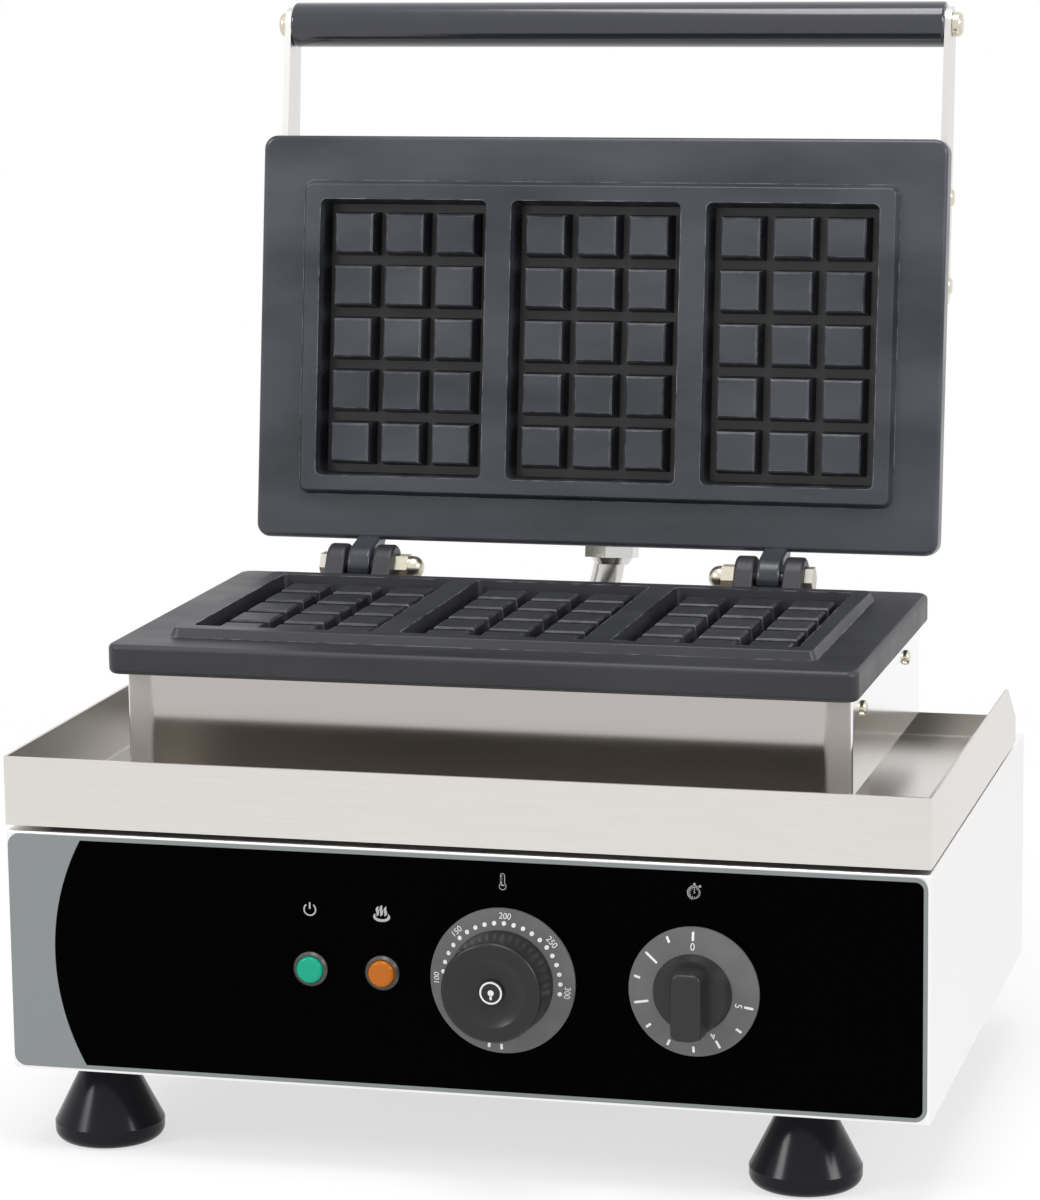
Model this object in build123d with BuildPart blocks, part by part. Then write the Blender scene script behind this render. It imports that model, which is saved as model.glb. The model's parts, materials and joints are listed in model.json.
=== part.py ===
"""Brussels waffle maker: two hinged waffle castings over a drip tray and a control cabinet."""

import math
import os

from build123d import *

os.makedirs("parts", exist_ok=True)

# Sheet and fits
SHEET = 1.2
SEAT = 0.1
HOLE_PLAY = 0.2
RUNNING_FIT = 0.05

# Control cabinet
BODY_W = 340.0
BODY_D = 239.0
BODY_H = 89.5
BODY_BEND_R = 2.0
WIRE_WELL_W = 190.0
WIRE_WELL_D = 90.0
LINER_PLAY = 0.3

# Feet
FOOT_H = 32.0
FOOT_RIM_R = 20.4
FOOT_RIM_H = 7.0
FOOT_RIM_ROUND = 4.2
FOOT_SOLE_R = 16.0
FOOT_TOP_R = 7.8
FOOT_LEFT_INSET = 28.0
FOOT_RIGHT_INSET = 48.5
FOOT_FRONT_INSET = 25.0
FOOT_REAR_INSET = 27.0
FOOT_BORE_R = 2.2
FOOT_RECESS_R = 6.0
FOOT_RECESS_H = 14.0

# Control panel
PANEL_T = 0.6
PANEL_MARGIN = 1.0
PANEL_CORNER_R = 4.5
CONTROL_Z = 44.0
POWER_LAMP_X = -54.2
HEAT_LAMP_X = -27.4
THERMOSTAT_X = 17.4
TIMER_X = 86.7
SHAFT_R = 3.0
BUSH_R = 4.8
BUSH_REACH = 3.0
BUSH_PLAY = 0.6

# Lamps
LAMP_HOLE_R = 5.0
LAMP_BEZEL_R = 6.3
LAMP_BEZEL_H = 1.6
LAMP_LENS_R = 4.9
LAMP_LENS_RISE = 1.4
LAMP_BODY_L = 24.0

# Thermostat knob
KNOB_GAP = 0.8
DIAL_R = 26.5
DIAL_EDGE_T = 1.2
DIAL_CONE_H = 2.2
GRIP_BASE_R = 18.9
GRIP_FRONT_R = 18.2
GRIP_H = 15.1
GRIP_EDGE_R = 1.5
DISH_R = 12.5
DISH_DEPTH = 2.2
CAP_R = 4.5
CAP_T = 1.2
KNOB_BORE_DEPTH = 10.0

# Timer knob
TIMER_DIAL_R = 23.4
TIMER_HUB_R = 14.0
TIMER_HUB_H = 4.0
TIMER_BAR_L = 26.5
TIMER_BAR_W = 12.6
TIMER_BAR_TOP_L = 24.5
TIMER_BAR_TOP_W = 10.8
TIMER_BAR_CORNER_R = 3.0
TIMER_BAR_H = 12.6
TIMER_BAR_LOW = 2.4

# Parts behind the panel
THERMOSTAT_BOX_W = 34.0
THERMOSTAT_BOX_H = 30.0
THERMOSTAT_BOX_D = 22.0
TIMER_BOX_R = 21.0
TIMER_BOX_D = 38.0
TERMINAL_W = 60.0
TERMINAL_D = 24.0
TERMINAL_H = 22.0
TERMINAL_Y = 150.0

# Drip tray
TRAY_GAP = 1.9
TRAY_D = 213.5
TRAY_WALL_H = 25.4
TRAY_REAR_H = 9.6
TRAY_SLOPE_D = 23.0
TRAY_BEND_R = 1.0
TRAY_PAD_R = 8.0
TRAY_PAD_INSET = 22.0
TRAY_PLAY = 0.6
TRAY_LIP_H = 4.0

# Plinth, and the stand that lifts it clear of the tray's floor
PLINTH_W = 271.0
PLINTH_D = 150.2
PLINTH_FRONT = 39.2
PLINTH_H = 36.3
PLINTH_BEND_R = 1.6
STAND_H = 17.2
STAND_FRONT_INSET = 4.8
STAND_REAR_INSET = 19.4
STAND_BAR_INSET = 2.0
STAND_BAR_D = 42.0
STAND_NECK_INSET = 26.0
STAND_FLANGE = 9.0
SIDE_SCREW_DROP = 8.0
SIDE_SCREW_FRONT = 20.4
SIDE_SCREW_PITCH = 95.6
SIDE_SCREW_R = 1.5
SIDE_HEAD_R = 2.8
SCREW_R = 2.0
SCREW_HEAD_R = 3.6
SCREW_HEAD_H = 2.2
HEAD_ROUND = 0.8
SCREW_END = 3.0
RIM_SCREW_BITE = 7.0
RAIL_H = 18.0
RAIL_T = 3.0
RAIL_FOOT = 14.0
RAIL_END_INSET = 6.0

# Waffle castings
PLATE_W = 278.8
PLATE_D = 162.4
PLATE_T = 11.2
PLATE_FRONT = 26.6
PLATE_CORNER_R = 5.5
PLATE_EDGE_R = 2.0
PAD_H = 3.4
PAD_MARGIN = 18.0
PAD_BEVEL = 1.6
PAD_CORNER_R = 4.0
PAD_EDGE_R = 0.7
WELL_CORNER_R = 2.5
PEG = 15.4
CHANNEL = 5.7
PEG_COLUMNS = 3
PEG_ROWS = 5
WELLS = 3
WELL_PITCH = 79.3
WELL_DEPTH = 13.0
PEG_DROP = 2.5
PEG_EDGE = 0.6
DRAFT = 6.0
PAN_FLOOR = 6.0
PAN_PLAY = 2.0
PAN_WALL = 5.0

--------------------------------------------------

# [Do this]
Each line of the material should be echoed exactly.

# [Solution for this problem]
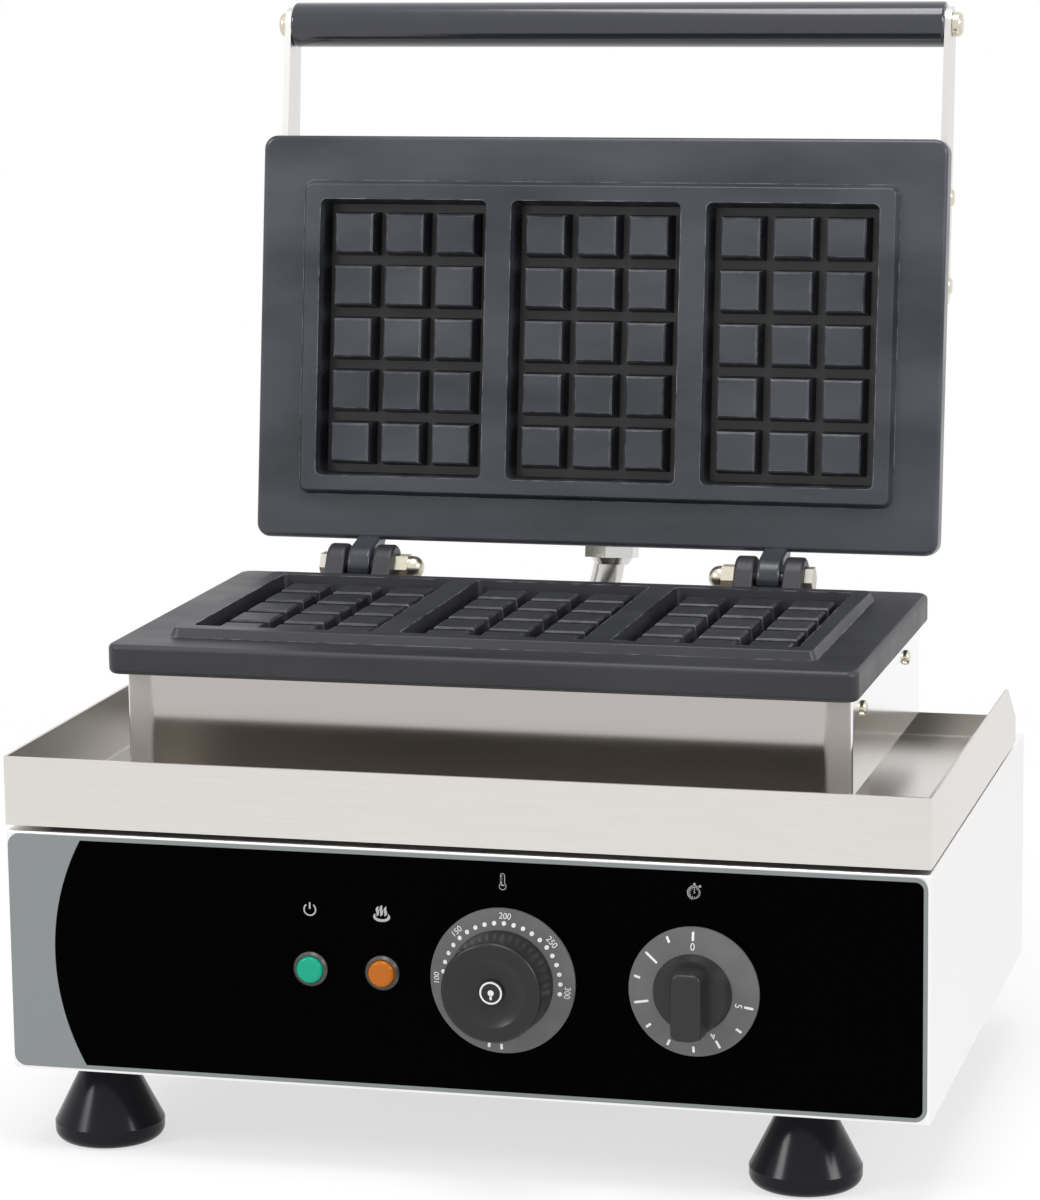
Model this object in build123d with BuildPart blocks, part by part. Then write the Blender scene script behind this render. It imports that model, which is saved as model.glb. The model's parts, materials and joints are listed in model.json.
=== part.py ===
"""Brussels waffle maker: two hinged waffle castings over a drip tray and a control cabinet."""

import math
import os

from build123d import *

os.makedirs("parts", exist_ok=True)

# Sheet and fits
SHEET = 1.2
SEAT = 0.1
HOLE_PLAY = 0.2
RUNNING_FIT = 0.05

# Control cabinet
BODY_W = 340.0
BODY_D = 239.0
BODY_H = 89.5
BODY_BEND_R = 2.0
WIRE_WELL_W = 190.0
WIRE_WELL_D = 90.0
LINER_PLAY = 0.3

# Feet
FOOT_H = 32.0
FOOT_RIM_R = 20.4
FOOT_RIM_H = 7.0
FOOT_RIM_ROUND = 4.2
FOOT_SOLE_R = 16.0
FOOT_TOP_R = 7.8
FOOT_LEFT_INSET = 28.0
FOOT_RIGHT_INSET = 48.5
FOOT_FRONT_INSET = 25.0
FOOT_REAR_INSET = 27.0
FOOT_BORE_R = 2.2
FOOT_RECESS_R = 6.0
FOOT_RECESS_H = 14.0

# Control panel
PANEL_T = 0.6
PANEL_MARGIN = 1.0
PANEL_CORNER_R = 4.5
CONTROL_Z = 44.0
POWER_LAMP_X = -54.2
HEAT_LAMP_X = -27.4
THERMOSTAT_X = 17.4
TIMER_X = 86.7
SHAFT_R = 3.0
BUSH_R = 4.8
BUSH_REACH = 3.0
BUSH_PLAY = 0.6

# Lamps
LAMP_HOLE_R = 5.0
LAMP_BEZEL_R = 6.3
LAMP_BEZEL_H = 1.6
LAMP_LENS_R = 4.9
LAMP_LENS_RISE = 1.4
LAMP_BODY_L = 24.0

# Thermostat knob
KNOB_GAP = 0.8
DIAL_R = 26.5
DIAL_EDGE_T = 1.2
DIAL_CONE_H = 2.2
GRIP_BASE_R = 18.9
GRIP_FRONT_R = 18.2
GRIP_H = 15.1
GRIP_EDGE_R = 1.5
DISH_R = 12.5
DISH_DEPTH = 2.2
CAP_R = 4.5
CAP_T = 1.2
KNOB_BORE_DEPTH = 10.0

# Timer knob
TIMER_DIAL_R = 23.4
TIMER_HUB_R = 14.0
TIMER_HUB_H = 4.0
TIMER_BAR_L = 26.5
TIMER_BAR_W = 12.6
TIMER_BAR_TOP_L = 24.5
TIMER_BAR_TOP_W = 10.8
TIMER_BAR_CORNER_R = 3.0
TIMER_BAR_H = 12.6
TIMER_BAR_LOW = 2.4

# Parts behind the panel
THERMOSTAT_BOX_W = 34.0
THERMOSTAT_BOX_H = 30.0
THERMOSTAT_BOX_D = 22.0
TIMER_BOX_R = 21.0
TIMER_BOX_D = 38.0
TERMINAL_W = 60.0
TERMINAL_D = 24.0
TERMINAL_H = 22.0
TERMINAL_Y = 150.0

# Drip tray
TRAY_GAP = 1.9
TRAY_D = 213.5
TRAY_WALL_H = 25.4
TRAY_REAR_H = 9.6
TRAY_SLOPE_D = 23.0
TRAY_BEND_R = 1.0
TRAY_PAD_R = 8.0
TRAY_PAD_INSET = 22.0
TRAY_PLAY = 0.6
TRAY_LIP_H = 4.0

# Plinth, and the stand that lifts it clear of the tray's floor
PLINTH_W = 271.0
PLINTH_D = 150.2
PLINTH_FRONT = 39.2
PLINTH_H = 36.3
PLINTH_BEND_R = 1.6
STAND_H = 17.2
STAND_FRONT_INSET = 4.8
STAND_REAR_INSET = 19.4
STAND_BAR_INSET = 2.0
STAND_BAR_D = 42.0
STAND_NECK_INSET = 26.0
STAND_FLANGE = 9.0
SIDE_SCREW_DROP = 8.0
SIDE_SCREW_FRONT = 20.4
SIDE_SCREW_PITCH = 95.6
SIDE_SCREW_R = 1.5
SIDE_HEAD_R = 2.8
SCREW_R = 2.0
SCREW_HEAD_R = 3.6
SCREW_HEAD_H = 2.2
HEAD_ROUND = 0.8
SCREW_END = 3.0
RIM_SCREW_BITE = 7.0
RAIL_H = 18.0
RAIL_T = 3.0
RAIL_FOOT = 14.0
RAIL_END_INSET = 6.0

# Waffle castings
PLATE_W = 278.8
PLATE_D = 162.4
PLATE_T = 11.2
PLATE_FRONT = 26.6
PLATE_CORNER_R = 5.5
PLATE_EDGE_R = 2.0
PAD_H = 3.4
PAD_MARGIN = 18.0
PAD_BEVEL = 1.6
PAD_CORNER_R = 4.0
PAD_EDGE_R = 0.7
WELL_CORNER_R = 2.5
PEG = 15.4
CHANNEL = 5.7
PEG_COLUMNS = 3
PEG_ROWS = 5
WELLS = 3
WELL_PITCH = 79.3
WELL_DEPTH = 13.0
PEG_DROP = 2.5
PEG_EDGE = 0.6
DRAFT = 6.0
PAN_FLOOR = 6.0
PAN_PLAY = 2.0
PAN_WALL = 5.0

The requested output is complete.